His parents are staying with him this weekend in Houston, as is Casals (“It’s perfect Jeremy, I’m staying on a twin air mattress with no covers,” he says). The night before Game 1, they FaceTimed Silva, who arrived day-of, and watched video of Peña’s at bats this year.

“It feels like it was just yesterday that we were all playing together,” Peña says, and his friends agree that time flies, but they see how much better he’s gotten in the years since.

“There’s no other choice,” Casals says, and it’s true. To them, Peña is the same kid who made stupid jokes and did silly dances, but everything else is elevated: the stakes, the competition, the recognition.

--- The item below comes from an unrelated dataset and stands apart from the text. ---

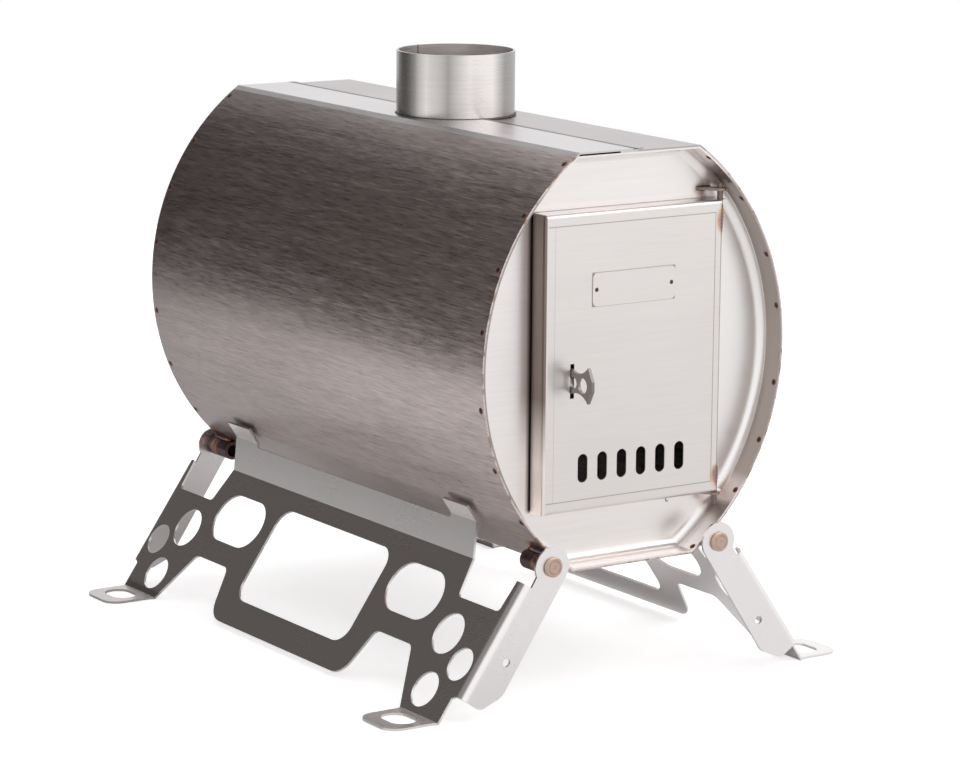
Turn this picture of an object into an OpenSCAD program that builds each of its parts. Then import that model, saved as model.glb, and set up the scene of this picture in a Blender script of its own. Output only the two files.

It wasn’t so long ago that you couldn’t get an officially licensed Jeremy Peña Houston Astros jersey no matter how hard you tried. But on Friday, the people who know him best showed up to a stadium full of strangers wearing his name. It underscores how far he’s come — from Santo Domingo, from Providence, from Orono, Maine, and from the start of the season. And so, during the game, Silva and Casals went to the Astros’ team store and bought the real thing, dropping $200 to be like every other fan of their best friend. They got out just in time to see him get a hit in the World Series.